Repeat the material in full. Keep every line exactly as it is.

--*--

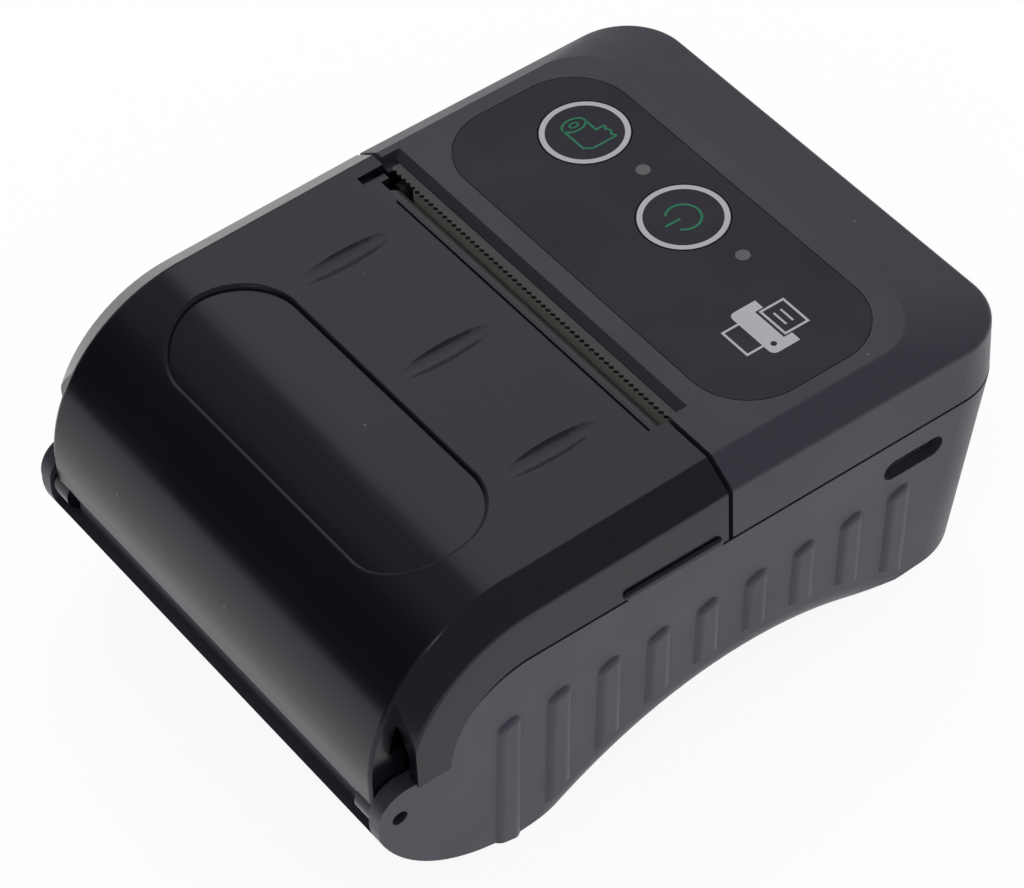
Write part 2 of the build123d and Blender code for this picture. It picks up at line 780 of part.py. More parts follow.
def gear_axle():
    low = frame_right_x - frame_plate
    cap = outer_gear_x + gear_width + 0.2
    high = cap + axle_cap_thickness
    axle = rod(gear_axle_radius, low, high, wheel_y, wheel_z)
    return axle + rod(gear_axle_radius + 0.5, cap, high, wheel_y, wheel_z)


def stepper_motor():
    face_x = frame_right_x - frame_plate
    can = rod(motor_radius, face_x - motor_length, face_x, motor_y, motor_z)
    can = fillet(can.edges().sort_by(Axis.X)[0], 0.8)
    return can - rod(motor_shaft_radius + run_gap, face_x - 2.2, face_x + 1, motor_y, motor_z)


def print_head():
    return block(head_left_x, head_right_x, head_y, head_y + ceramic_thickness, head_bottom_z, head_top_z)


def head_heat_sink():
    front = head_y + ceramic_thickness
    axle_y = front + sink_thickness / 2
    sink = block(head_left_x, head_right_x, front, front + sink_thickness, head_axle_z, head_top_z)
    sink += rod(head_axle_radius + head_boss, head_left_x, head_right_x, axle_y, head_axle_z)
    return sink - rod(head_axle_radius + fit_gap, head_left_x - 1, head_right_x + 1, axle_y, head_axle_z)


def head_axle():
    axle_y = head_y + ceramic_thickness + sink_thickness / 2
    return rod(head_axle_radius, frame_left_x, frame_right_x, axle_y, head_axle_z)


def head_springs():
    near = head_y + ceramic_thickness + sink_thickness + head_swing_gap
    far_y = frame_back_y - frame_plate
    springs = []
    for x in (spring_left_x, spring_right_x):
        tube = Pos(x, (near + far_y) / 2, spring_z) * Rot(90, 0, 0) * Cylinder(spring_radius, far_y - near)
        tube -= Pos(x, (near + far_y) / 2, spring_z) * Rot(90, 0, 0) * Cylinder(spring_radius - 0.4, far_y)
        springs.append(tube.solids()[0])
    return Compound(children=springs)


def mechanism_frame():
    axle_y = head_y + ceramic_thickness + sink_thickness / 2
    low = frame_base_z - frame_plate
    left = block(frame_left_x, frame_left_x + frame_plate, frame_front_y, frame_back_y, low, frame_top_z)
    right_x = frame_right_x - frame_plate
    right = block(right_x, frame_right_x, frame_front_y, frame_side_end_y, frame_base_z, frame_top_z)
    back = block(frame_left_x, frame_right_x, frame_back_y - frame_plate, frame_back_y, frame_bar_z, frame_top_z)
    wide = block(frame_left_x, motor_side_x, frame_back_y - frame_plate, frame_back_y, low, frame_top_z)
    base = block(frame_left_x, motor_side_x, frame_front_y, frame_back_y, low, frame_base_z)
    frame = left + right + back + wide + base
    for x in (frame_post_left_x, frame_post_right_x):
        frame -= post(small_screw_radius + 0.1, x, frame_post_y, -far, frame_base_z + 1)
    for x in (frame_left_x, right_x):
        frame -= rod(head_axle_radius + run_gap, x - 1, x + 2, axle_y, head_axle_z)
    frame -= rod(gear_axle_radius + fit_gap, right_x - 1, frame_right_x + 1, wheel_y, wheel_z)
    frame -= rod(motor_shaft_radius + 0.6, right_x - 1, frame_right_x + 1, motor_y, motor_z)
    return frame


def small_screw(x, y, seat_z, way):
    shank = sorted((seat_z, seat_z - way * (small_screw_bite + board_thickness)))
    head = sorted((seat_z, seat_z + way * small_screw_head_height))
    screw = post(small_screw_radius, x, y, *shank) + post(small_screw_head_radius, x, y, *head)
    return screw.solids()[0]


def key_posts():
    near = key_board_near_y + key_post_inset
    far_y = key_board_far_y - key_post_inset
    return [(x, y) for x in (-key_post_x, key_post_x) for y in (near, far_y)]


def frame_screws():
    places = (frame_post_left_x, frame_post_right_x)
    return Compound(children=[small_screw(x, frame_post_y, frame_base_z, 1) for x in places])


def board_screws():
    seat = key_board_z - board_thickness
    return Compound(children=[small_screw(x, y, seat, -1) for x, y in key_posts()])


def case_screws():
    screws = []
    for x, y in column_places():
        seat = case_screw_seat_z
        screw = post(case_screw_radius, x, y, seat, case_screw_tip_z)
        screw += post(case_screw_head_radius, x, y, seat - case_screw_head_height, seat)
        screws.append(screw.solids()[0])
    return Compound(children=screws)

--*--

_Solution to this problem_
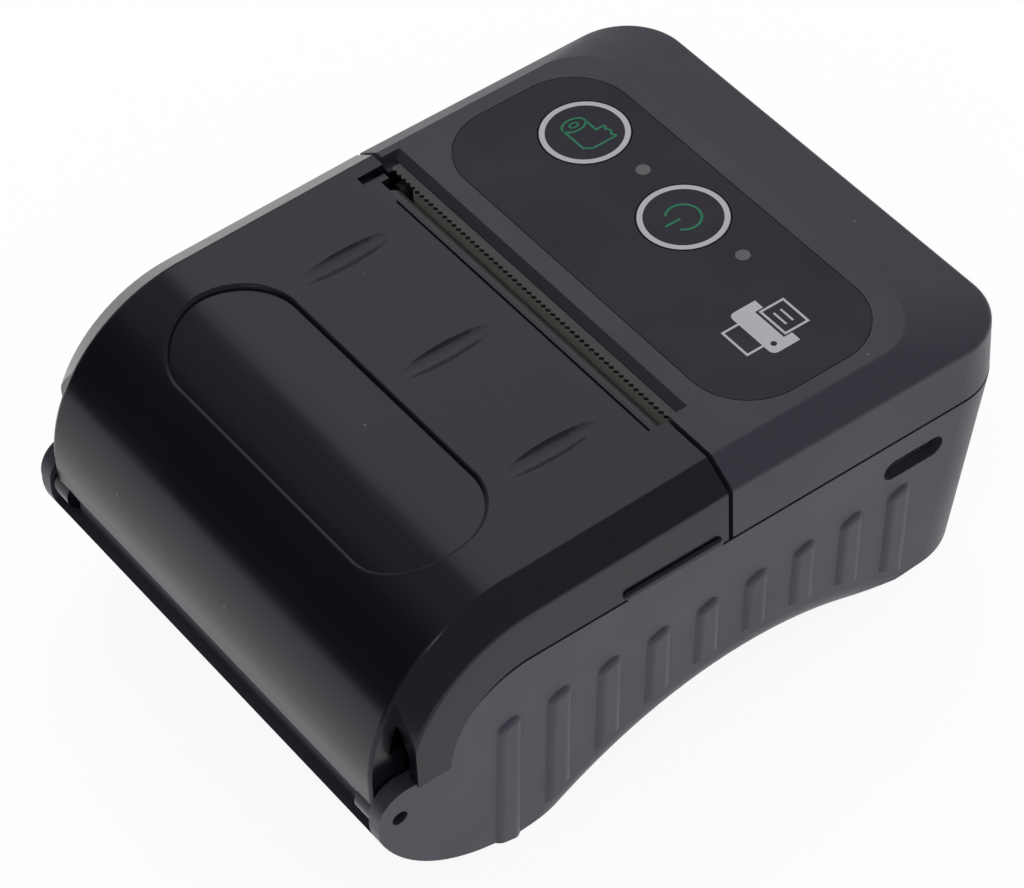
Write part 2 of the build123d and Blender code for this picture. It picks up at line 780 of part.py. More parts follow.
def gear_axle():
    low = frame_right_x - frame_plate
    cap = outer_gear_x + gear_width + 0.2
    high = cap + axle_cap_thickness
    axle = rod(gear_axle_radius, low, high, wheel_y, wheel_z)
    return axle + rod(gear_axle_radius + 0.5, cap, high, wheel_y, wheel_z)


def stepper_motor():
    face_x = frame_right_x - frame_plate
    can = rod(motor_radius, face_x - motor_length, face_x, motor_y, motor_z)
    can = fillet(can.edges().sort_by(Axis.X)[0], 0.8)
    return can - rod(motor_shaft_radius + run_gap, face_x - 2.2, face_x + 1, motor_y, motor_z)


def print_head():
    return block(head_left_x, head_right_x, head_y, head_y + ceramic_thickness, head_bottom_z, head_top_z)


def head_heat_sink():
    front = head_y + ceramic_thickness
    axle_y = front + sink_thickness / 2
    sink = block(head_left_x, head_right_x, front, front + sink_thickness, head_axle_z, head_top_z)
    sink += rod(head_axle_radius + head_boss, head_left_x, head_right_x, axle_y, head_axle_z)
    return sink - rod(head_axle_radius + fit_gap, head_left_x - 1, head_right_x + 1, axle_y, head_axle_z)


def head_axle():
    axle_y = head_y + ceramic_thickness + sink_thickness / 2
    return rod(head_axle_radius, frame_left_x, frame_right_x, axle_y, head_axle_z)


def head_springs():
    near = head_y + ceramic_thickness + sink_thickness + head_swing_gap
    far_y = frame_back_y - frame_plate
    springs = []
    for x in (spring_left_x, spring_right_x):
        tube = Pos(x, (near + far_y) / 2, spring_z) * Rot(90, 0, 0) * Cylinder(spring_radius, far_y - near)
        tube -= Pos(x, (near + far_y) / 2, spring_z) * Rot(90, 0, 0) * Cylinder(spring_radius - 0.4, far_y)
        springs.append(tube.solids()[0])
    return Compound(children=springs)


def mechanism_frame():
    axle_y = head_y + ceramic_thickness + sink_thickness / 2
    low = frame_base_z - frame_plate
    left = block(frame_left_x, frame_left_x + frame_plate, frame_front_y, frame_back_y, low, frame_top_z)
    right_x = frame_right_x - frame_plate
    right = block(right_x, frame_right_x, frame_front_y, frame_side_end_y, frame_base_z, frame_top_z)
    back = block(frame_left_x, frame_right_x, frame_back_y - frame_plate, frame_back_y, frame_bar_z, frame_top_z)
    wide = block(frame_left_x, motor_side_x, frame_back_y - frame_plate, frame_back_y, low, frame_top_z)
    base = block(frame_left_x, motor_side_x, frame_front_y, frame_back_y, low, frame_base_z)
    frame = left + right + back + wide + base
    for x in (frame_post_left_x, frame_post_right_x):
        frame -= post(small_screw_radius + 0.1, x, frame_post_y, -far, frame_base_z + 1)
    for x in (frame_left_x, right_x):
        frame -= rod(head_axle_radius + run_gap, x - 1, x + 2, axle_y, head_axle_z)
    frame -= rod(gear_axle_radius + fit_gap, right_x - 1, frame_right_x + 1, wheel_y, wheel_z)
    frame -= rod(motor_shaft_radius + 0.6, right_x - 1, frame_right_x + 1, motor_y, motor_z)
    return frame


def small_screw(x, y, seat_z, way):
    shank = sorted((seat_z, seat_z - way * (small_screw_bite + board_thickness)))
    head = sorted((seat_z, seat_z + way * small_screw_head_height))
    screw = post(small_screw_radius, x, y, *shank) + post(small_screw_head_radius, x, y, *head)
    return screw.solids()[0]


def key_posts():
    near = key_board_near_y + key_post_inset
    far_y = key_board_far_y - key_post_inset
    return [(x, y) for x in (-key_post_x, key_post_x) for y in (near, far_y)]


def frame_screws():
    places = (frame_post_left_x, frame_post_right_x)
    return Compound(children=[small_screw(x, frame_post_y, frame_base_z, 1) for x in places])


def board_screws():
    seat = key_board_z - board_thickness
    return Compound(children=[small_screw(x, y, seat, -1) for x, y in key_posts()])


def case_screws():
    screws = []
    for x, y in column_places():
        seat = case_screw_seat_z
        screw = post(case_screw_radius, x, y, seat, case_screw_tip_z)
        screw += post(case_screw_head_radius, x, y, seat - case_screw_head_height, seat)
        screws.append(screw.solids()[0])
    return Compound(children=screws)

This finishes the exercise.